→ **Problem to work on**: Print the data exactly as it is given, please.

→ **Source data**:
#####

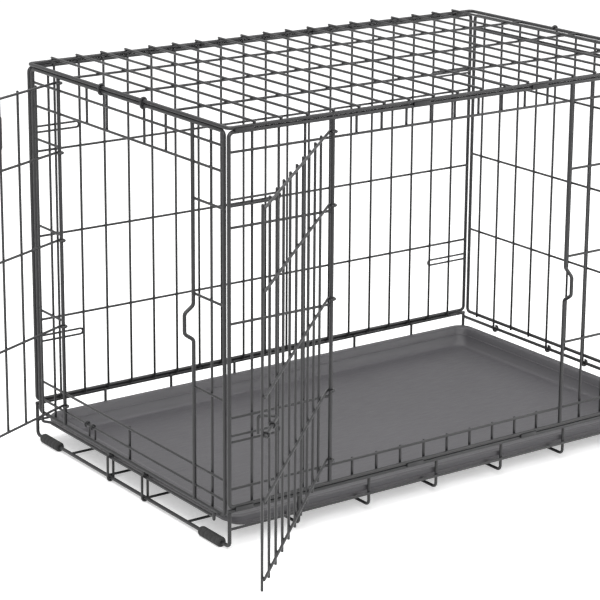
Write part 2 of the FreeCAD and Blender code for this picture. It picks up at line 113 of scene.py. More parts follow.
class CrateDoors(bpy.types.PropertyGroup):
    """How far the doors stand open, and their bolts."""

    front_open: FloatProperty(name="Side door", description="How far the side door stands open",
                              default=math.radians(136.4), subtype="ANGLE")
    end_open: FloatProperty(name="End door", description="How far the end door stands open",
                            default=math.radians(65.0), subtype="ANGLE")
    bolt_wire: FloatProperty(name="Bolt wire", description="Thickness of the slide bolts",
                             default=0.004, unit="LENGTH")
    plate_length: FloatProperty(name="Plate length", description="Length of the bare plate",
                                default=0.102, unit="LENGTH")
    plate_height: FloatProperty(name="Plate height", description="Height of the bare plate",
                                default=0.046, unit="LENGTH")


class CratePan(bpy.types.PropertyGroup):
    """The floor pan."""

    wall: FloatProperty(name="Wall", description="Thickness of the pan", default=0.0025, unit="LENGTH")
    lip: FloatProperty(name="Lip", description="Width of the rim", default=0.009, unit="LENGTH")
    slope: FloatProperty(name="Slope", description="How far the walls lean in", default=0.015, unit="LENGTH")
    corner: FloatProperty(name="Corner", description="Radius of the pan's corners", default=0.022,
                          unit="LENGTH")


class CrateColours(bpy.types.PropertyGroup):
    """Colours of the finishes."""

    coat: FloatVectorProperty(name="Wire coat", description="Black coat on the wires", subtype="COLOR",
                              size=4, default=(0.0125, 0.0125, 0.0135, 1.0), min=0.0, max=1.0)
    steel: FloatVectorProperty(name="Clip steel", description="Blackened steel of the clips", subtype="COLOR",
                               size=4, default=(0.010, 0.010, 0.011, 1.0), min=0.0, max=1.0)
    rubber: FloatVectorProperty(name="Foot rubber", description="Rubber of the feet", subtype="COLOR",
                                size=4, default=(0.022, 0.022, 0.022, 1.0), min=0.0, max=1.0)
    pan: FloatVectorProperty(name="Pan plastic", description="Moulded plastic of the pan", subtype="COLOR",
                             size=4, default=(0.050, 0.048, 0.053, 1.0), min=0.0, max=1.0)
    plate: FloatVectorProperty(name="Plate", description="Plate on the end door", subtype="COLOR",
                               size=4, default=(0.024, 0.024, 0.026, 1.0), min=0.0, max=1.0)
    floor: FloatVectorProperty(name="Floor", description="Studio floor", subtype="COLOR",
                               size=4, default=(0.86, 0.86, 0.86, 1.0), min=0.0, max=1.0)


class CrateSettings(bpy.types.PropertyGroup):
    """Everything a user would change on the crate."""

    wires: PointerProperty(type=CrateWires)
    grid: PointerProperty(type=CrateGrid)
    doors: PointerProperty(type=CrateDoors)
    pan: PointerProperty(type=CratePan)
    colours: PointerProperty(type=CrateColours)


# ---- layout shared by the pieces
# gaps between wires that touch, and round a post inside an eye
TOUCH = 0.00004
EYE_PLAY = 0.00009
# wires under the pan, across the crate and along it
CROSS_WIRES = 6
FLOOR_WIRES = 4
# heights of the end panels' rows, and of the doors' rows against them
END_ROW_LOW_GAP = 0.102
END_ROW_HIGH_GAP = 0.045
END_BAND_ROW_DROP = 0.018
BOLT_DROP = 0.037
DOOR_ROW_SHIFT = 0.007
END_DOOR_DROP = 0.018
END_DOOR_TOP_GAP = 0.008
# the short bars over the end doorway
STUB_HOOK_GAP = 0.0055
STUB_PLACE = 0.095
# how far a row curls round its post
EYE_CURL = math.radians(262)
# the doors: space at the free edge, row ends past the last bar, slack of the bolt
DOOR_EDGE_GAP = 0.010
ROW_OVERHANG = 0.0055
BOLT_SLACK = 0.0004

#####

→ **In response**:
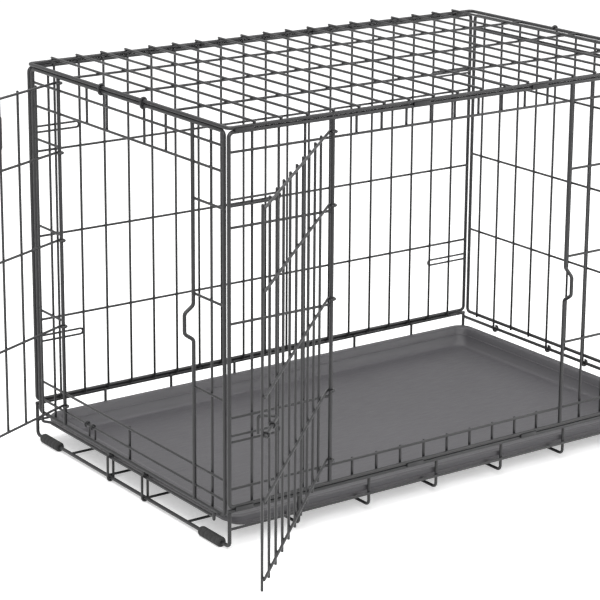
Write part 2 of the FreeCAD and Blender code for this picture. It picks up at line 113 of scene.py. More parts follow.
class CrateDoors(bpy.types.PropertyGroup):
    """How far the doors stand open, and their bolts."""

    front_open: FloatProperty(name="Side door", description="How far the side door stands open",
                              default=math.radians(136.4), subtype="ANGLE")
    end_open: FloatProperty(name="End door", description="How far the end door stands open",
                            default=math.radians(65.0), subtype="ANGLE")
    bolt_wire: FloatProperty(name="Bolt wire", description="Thickness of the slide bolts",
                             default=0.004, unit="LENGTH")
    plate_length: FloatProperty(name="Plate length", description="Length of the bare plate",
                                default=0.102, unit="LENGTH")
    plate_height: FloatProperty(name="Plate height", description="Height of the bare plate",
                                default=0.046, unit="LENGTH")


class CratePan(bpy.types.PropertyGroup):
    """The floor pan."""

    wall: FloatProperty(name="Wall", description="Thickness of the pan", default=0.0025, unit="LENGTH")
    lip: FloatProperty(name="Lip", description="Width of the rim", default=0.009, unit="LENGTH")
    slope: FloatProperty(name="Slope", description="How far the walls lean in", default=0.015, unit="LENGTH")
    corner: FloatProperty(name="Corner", description="Radius of the pan's corners", default=0.022,
                          unit="LENGTH")


class CrateColours(bpy.types.PropertyGroup):
    """Colours of the finishes."""

    coat: FloatVectorProperty(name="Wire coat", description="Black coat on the wires", subtype="COLOR",
                              size=4, default=(0.0125, 0.0125, 0.0135, 1.0), min=0.0, max=1.0)
    steel: FloatVectorProperty(name="Clip steel", description="Blackened steel of the clips", subtype="COLOR",
                               size=4, default=(0.010, 0.010, 0.011, 1.0), min=0.0, max=1.0)
    rubber: FloatVectorProperty(name="Foot rubber", description="Rubber of the feet", subtype="COLOR",
                                size=4, default=(0.022, 0.022, 0.022, 1.0), min=0.0, max=1.0)
    pan: FloatVectorProperty(name="Pan plastic", description="Moulded plastic of the pan", subtype="COLOR",
                             size=4, default=(0.050, 0.048, 0.053, 1.0), min=0.0, max=1.0)
    plate: FloatVectorProperty(name="Plate", description="Plate on the end door", subtype="COLOR",
                               size=4, default=(0.024, 0.024, 0.026, 1.0), min=0.0, max=1.0)
    floor: FloatVectorProperty(name="Floor", description="Studio floor", subtype="COLOR",
                               size=4, default=(0.86, 0.86, 0.86, 1.0), min=0.0, max=1.0)


class CrateSettings(bpy.types.PropertyGroup):
    """Everything a user would change on the crate."""

    wires: PointerProperty(type=CrateWires)
    grid: PointerProperty(type=CrateGrid)
    doors: PointerProperty(type=CrateDoors)
    pan: PointerProperty(type=CratePan)
    colours: PointerProperty(type=CrateColours)


# ---- layout shared by the pieces
# gaps between wires that touch, and round a post inside an eye
TOUCH = 0.00004
EYE_PLAY = 0.00009
# wires under the pan, across the crate and along it
CROSS_WIRES = 6
FLOOR_WIRES = 4
# heights of the end panels' rows, and of the doors' rows against them
END_ROW_LOW_GAP = 0.102
END_ROW_HIGH_GAP = 0.045
END_BAND_ROW_DROP = 0.018
BOLT_DROP = 0.037
DOOR_ROW_SHIFT = 0.007
END_DOOR_DROP = 0.018
END_DOOR_TOP_GAP = 0.008
# the short bars over the end doorway
STUB_HOOK_GAP = 0.0055
STUB_PLACE = 0.095
# how far a row curls round its post
EYE_CURL = math.radians(262)
# the doors: space at the free edge, row ends past the last bar, slack of the bolt
DOOR_EDGE_GAP = 0.010
ROW_OVERHANG = 0.0055
BOLT_SLACK = 0.0004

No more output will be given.